• **Goal**
Return verbatim everything from the first line through the line that contains "import * as", and stop there.
※
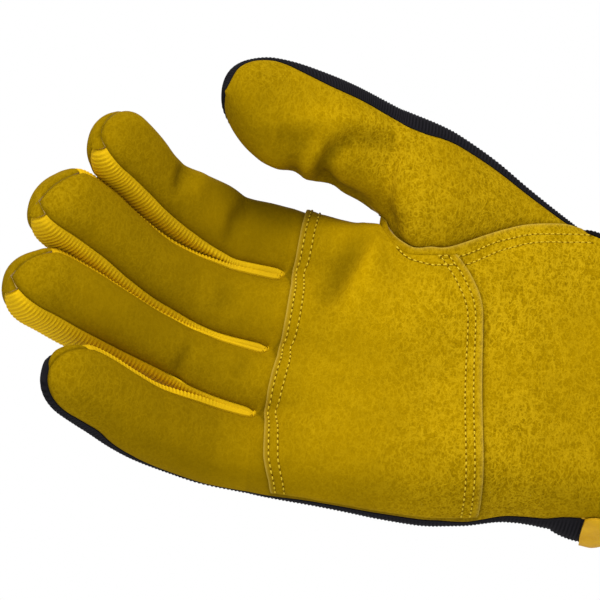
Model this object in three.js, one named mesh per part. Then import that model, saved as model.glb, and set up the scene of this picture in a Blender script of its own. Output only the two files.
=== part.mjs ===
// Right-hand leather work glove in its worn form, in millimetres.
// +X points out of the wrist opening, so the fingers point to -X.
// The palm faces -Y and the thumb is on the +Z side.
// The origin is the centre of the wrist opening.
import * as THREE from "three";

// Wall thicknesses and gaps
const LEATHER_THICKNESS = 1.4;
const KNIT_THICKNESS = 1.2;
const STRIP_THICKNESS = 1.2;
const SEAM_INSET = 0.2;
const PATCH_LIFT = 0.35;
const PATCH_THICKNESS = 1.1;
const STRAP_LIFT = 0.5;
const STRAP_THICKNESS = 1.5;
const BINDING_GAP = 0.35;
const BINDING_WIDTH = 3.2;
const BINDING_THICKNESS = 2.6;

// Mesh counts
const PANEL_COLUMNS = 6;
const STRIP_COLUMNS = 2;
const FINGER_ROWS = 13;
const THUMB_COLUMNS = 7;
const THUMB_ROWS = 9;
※
• **Task solution**
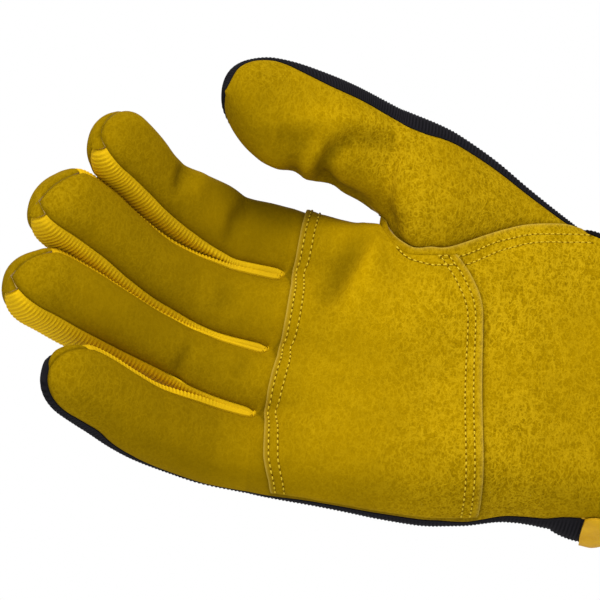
Model this object in three.js, one named mesh per part. Then import that model, saved as model.glb, and set up the scene of this picture in a Blender script of its own. Output only the two files.
=== part.mjs ===
// Right-hand leather work glove in its worn form, in millimetres.
// +X points out of the wrist opening, so the fingers point to -X.
// The palm faces -Y and the thumb is on the +Z side.
// The origin is the centre of the wrist opening.
import * as THREE from "three";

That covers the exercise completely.